Is your business set up as a partnership, LLC, sole proprietorship, or limited partnership? If you haven't given this issue much thought, now is the time. It'll make doing your 2018 taxes a lot easier. You might be able to switch your structure to take advantage of the new tax plan.

2. Agreements with employees.
The early days of a business are often very informal. You might have agreements on the back of a napkin. If your business is growing, it might be time to reassess or renegotiate.
I can't tell you how many times I've spoken with startup founders who hired employees or even engaged co-founders without any agreement. This can be problematic if those relationships end in fights over rights or ownership in the company.

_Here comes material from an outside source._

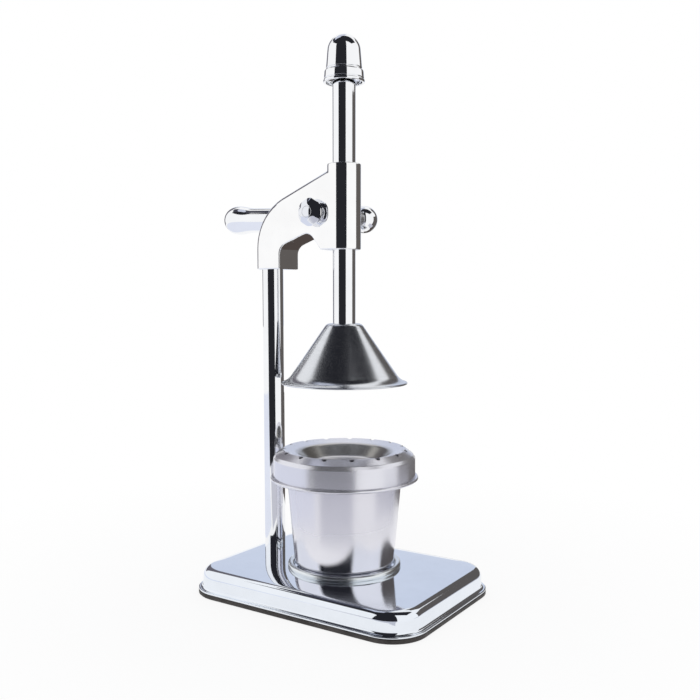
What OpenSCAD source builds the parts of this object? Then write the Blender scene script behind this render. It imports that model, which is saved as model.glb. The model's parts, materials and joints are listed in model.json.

Without having had clear agreements regarding rights, responsibilities, scope and what to do if the relationship goes south, it can end up turning into a dispute that could have been avoided.

3. Terms of purchase.
Similarly, when your business is small, it might be okay to skim over your terms of purchase or sale, but as you get larger, there's more to lose. These agreements can be simple and attached to an invoice.

For years my firm ZentLaw has counseled clients of various sizes that have not had terms of purchase with their vendors and it has resulted in business challenges for them later down the road.

While it is very common for small businesses to not have any process regarding who can issue a PO or request services from a vendor, lacking such processes can place the business at risk for fraud, self-dealing and embezzlement as the company grows.

To protect your company, it is important to have a definite process and written agreements in place with vendors and consultants.

4. Protect your name.
You've spent a lot of time, money and energy building your brand. Now, if you haven't done so already, make sure it's protected. That means getting a trademark and ensuring that your website domain name isn't taken or is up to date.

Even today, I see companies that did not check domain names or trademarks before starting their business.
Having been in the domain name business for years, since the 1990s, domains are definitely more top of mind for me than they might be for most people. But even if you haven't spent time in the domain name business, you should always be thinking about your domain name first for your company.

5. Protect your trade secrets.
Usually, companies don't think about protecting their trade secrets until they realize that they never protected anything. Protect what's important to your business, whether it's intellectual property or other IP like trade secrets.

You don't have to be a tech firm to have trade secrets. You might run a bakery and have a super-secret formula for cupcakes. Guard it just like Coca-Cola guards its formula.

6. Examine your property agreements.

If you're growing quickly, it may be time to look for a new office. But beware of signing multi-year agreements for commercial property; I've seen a lot of startups fall into this trap.

If your company goes south, you're still on the hook for payment and the debtors will come after you personally. You also might want to consider downsizing to WeWork or other collaborative workspaces.

7. Look at how you collect data.
If you do business in Europe, you should be aware that the General Data Protection Regulation goes into effect in May. You need European consumers' go-ahead for using their data--otherwise, you could face fines as large as four percent of revenues.

It's also a good time to look at how you're collecting data from your U.S. customers too and ensure that you're not running afoul of FTC guidelines.

For most people, wading through these legal issues isn't the fun part of running a company. But these really are issues that you ignore at your peril.

While you're easing back into work in early 2019, take some time to make sure your business is legally sound.

Then spend the rest of the year growing it and making it better.